Abstract 3937: C-Reactive Protein Predicts Acute Myocardial Infarction in High-Risk Noncardiac and Vascular Surgery
Background: High-sensitivity C-reactive protein (hsCRP) predicts cardiovascular events in a wide range of clinical contexts. However, the role of hsCRP as a predictive marker for perioperative acute myocardial infarction (AMI) in noncardiac surgery is not yet clear. The present study investigated hsCRP levels as predictors of AMI risk in patients undergoing high-risk noncardiac surgery.
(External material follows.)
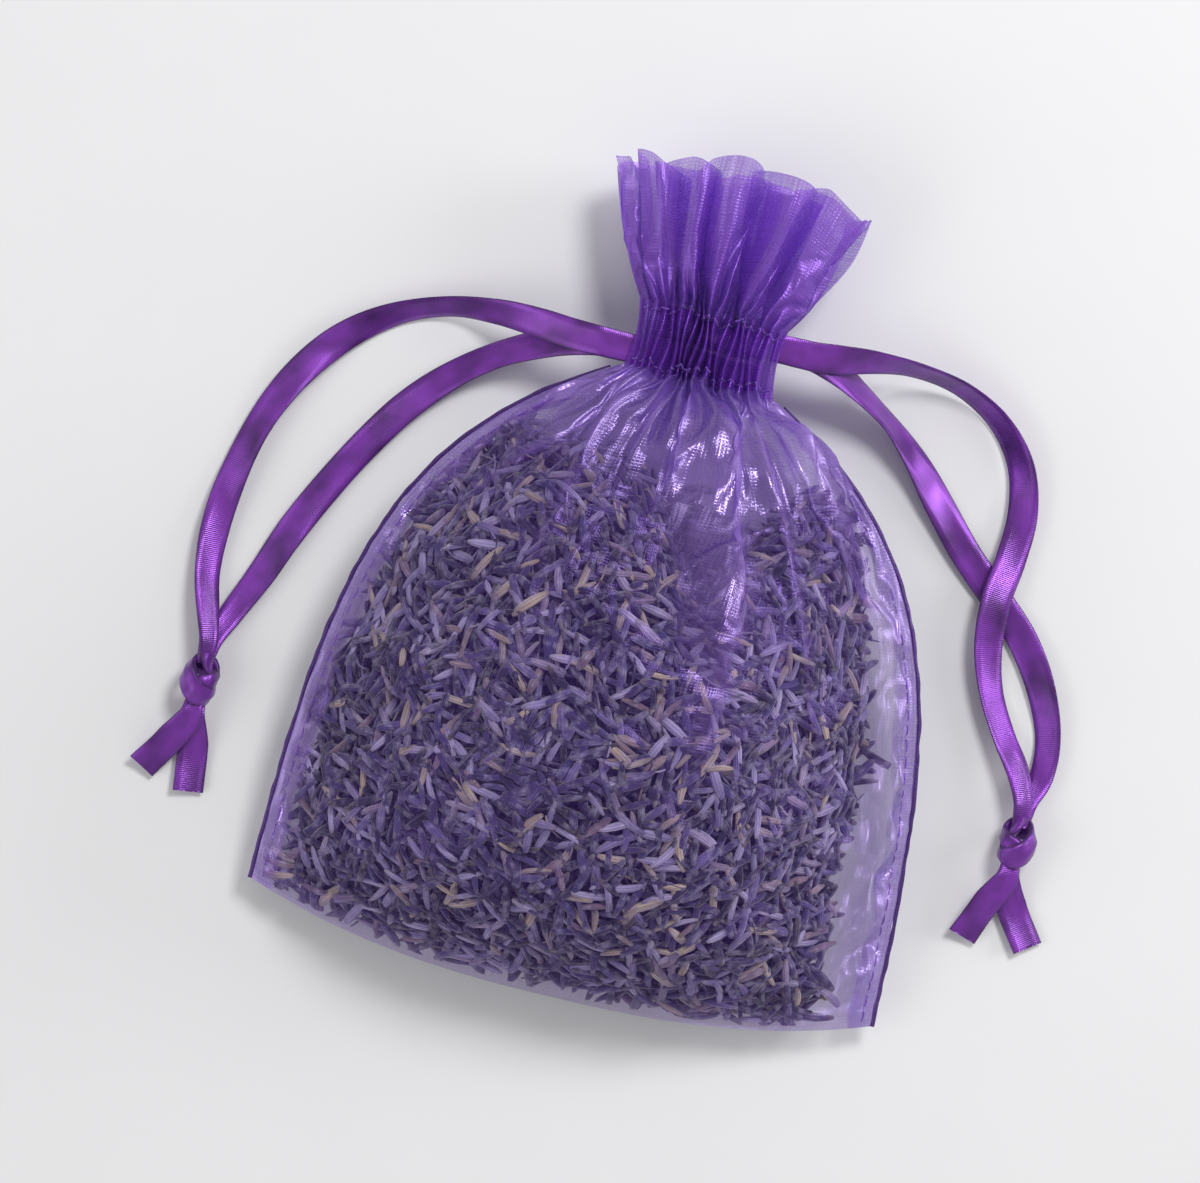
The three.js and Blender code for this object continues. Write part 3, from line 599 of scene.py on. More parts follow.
def set_all(owner, **values):
    for key, value in values.items():
        setattr(owner, key, value)


def feed(tree, made, inputs):
    """Fills a node's inputs, by name or number: a socket is linked, and anything else is set."""
    for key, value in inputs.items():
        slot = made.inputs[key]
        if isinstance(value, bpy.types.NodeSocket):
            tree.links.new(value, slot)
        else:
            slot.default_value = (*value, 1) if slot.type == "RGBA" else value
    return made


def node(tree, kind, inputs=None, **settings):
    made = tree.nodes.new(kind)
    set_all(made, **settings)
    return feed(tree, made, inputs or {})


def new_tree(name, inputs):
    """A Geometry Nodes tree over a geometry, with its named inputs, and the sockets that give them."""
    tree = bpy.data.node_groups.new(name, "GeometryNodeTree")
    for key, (kind, default) in {"Geometry": ("Geometry", None), **inputs}.items():
        made = tree.interface.new_socket(name=key, in_out="INPUT", socket_type="NodeSocket" + kind)
        if default is not None:
            made.default_value = default
    tree.interface.new_socket(name="Geometry", in_out="OUTPUT", socket_type="NodeSocketGeometry")
    return tree, node(tree, "NodeGroupInput").outputs


def end_tree(tree, instances, material):
    """Ends a tree: its instances become one mesh, which takes the material."""
    real = node(tree, "GeometryNodeRealizeInstances", {"Geometry": instances})
    painted = node(tree, "GeometryNodeSetMaterial", {"Geometry": real.outputs["Geometry"], "Material": material})
    node(tree, "NodeGroupOutput", {"Geometry": painted.outputs["Geometry"]})
    return tree


def run_nodes(name, source, tree, values):
    """Puts a node tree on a mesh, sets its inputs and returns the result as a plain mesh."""
    modifier = source.modifiers.new(tree.name, "NODES")
    modifier.node_group = tree
    by_name = {s.name: s.identifier for s in tree.interface.items_tree if s.in_out == "INPUT"}
    for key, value in values.items():
        modifier[by_name[key]] = value
    bpy.context.view_layer.update()
    depsgraph = bpy.context.evaluated_depsgraph_get()
    mesh = bpy.data.meshes.new_from_object(source.evaluated_get(depsgraph), depsgraph=depsgraph)
    mesh.name = name
    source.modifiers.remove(modifier)
    return mesh


def piece_from(name, mesh):
    piece = bpy.data.objects.new(name, mesh)
    bpy.context.scene.collection.objects.link(piece)
    return piece


def strew_tree(material):
    """Scatters shapes of a collection over a bed: spacing, sizes, tilt and seed are its inputs."""
    tree, given = new_tree("strew_buds", {
        "Shapes": ("Collection", None), "Shape Count": ("Int", 4), "Spacing": ("Float", 0.0015),
        "Least Size": ("Float", 0.85), "Greatest Size": ("Float", 1.1), "Tilt": ("Float", 0.3), "Seed": ("Int", 1)})
    seed, tilt = given["Seed"], given["Tilt"]
    fill = node(tree, "GeometryNodeInputNamedAttribute", {"Name": "fill"}, data_type="FLOAT")
    points = node(tree, "GeometryNodeDistributePointsOnFaces", {
        "Mesh": given["Geometry"], "Distance Min": given["Spacing"], "Density Max": 4e6,
        "Density Factor": fill.outputs["Attribute"], "Seed": seed}, distribute_method="POISSON")
    shapes = node(tree, "GeometryNodeCollectionInfo", {
        "Collection": given["Shapes"], "Separate Children": True, "Reset Children": True})
    last = value_of(tree, "SUBTRACT", given["Shape Count"], 1)
    pick = node(tree, "FunctionNodeRandomValue", {"Max": last, "Seed": seed}, data_type="INT")
    minus = value_of(tree, "MULTIPLY", tilt, -1)
    least = node(tree, "ShaderNodeCombineXYZ", {"X": minus, "Y": minus, "Z": -math.pi})
    most = node(tree, "ShaderNodeCombineXYZ", {"X": tilt, "Y": tilt, "Z": math.pi})
    turn = node(tree, "FunctionNodeRandomValue", {"Min": least.outputs[0], "Max": most.outputs[0], "Seed": seed},
                data_type="FLOAT_VECTOR")
    euler = node(tree, "FunctionNodeEulerToRotation", {0: turn.outputs["Value"]})
    rotate = node(tree, "FunctionNodeRotateRotation", {
        "Rotation": points.outputs["Rotation"], "Rotate By": euler.outputs[0]}, rotation_space="LOCAL")
    size = node(tree, "FunctionNodeRandomValue", {
        "Min": given["Least Size"], "Max": given["Greatest Size"], "Seed": seed}, data_type="FLOAT")
    place = node(tree, "GeometryNodeInstanceOnPoints", {
        "Points": points.outputs["Points"], "Instance": shapes.outputs[0], "Pick Instance": True,
        "Instance Index": pick.outputs["Value"], "Rotation": rotate.outputs[0], "Scale": size.outputs["Value"]})
    tint = node(tree, "FunctionNodeRandomValue", {"Seed": 77}, data_type="FLOAT")
    store = node(tree, "GeometryNodeStoreNamedAttribute", {"Geometry": place.outputs["Instances"], "Name": "tint",
                 "Value": tint.outputs["Value"]}, data_type="FLOAT", domain="INSTANCE")
    return end_tree(tree, store.outputs["Geometry"], material)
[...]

Methods: This concurrent cohort study included patients aged ≥50 referred for high-risk noncardiac surgery according to AHA/ACC 2002 criteria. Patients with infections were excluded. Electrocardiograms (ECG) were performed and biomarkers (troponin I or T) and/or total creatine phosphokinase and the MB fraction (CPK-T/MB) were evaluated on the first and fourth days after surgery. Patients were followed until discharge. Baseline hsCRP levels were compared between patients with and without AMI.
Results: A total of 101 patients undergoing noncardiac surgery, including 33 vascular procedures (17 aortic and 16 peripheral artery revascularizations), were studied. Sixty of them were men, and mean age was 66 years. Baseline levels of hsCRP were higher in the group with perioperative AMI than in non-AMI patients (mean 48.02 vs 4.50, p=0.005). All five AMI cases occurred in vascular surgery patients with high CRP levels.
Conclusions: Patients undergoing high-risk noncardiac surgery presenting elevated baseline hsCRP levels are at increased risk for perioperative AMI. This finding may help to plan more effective screening strategies for AMI in high risk groups.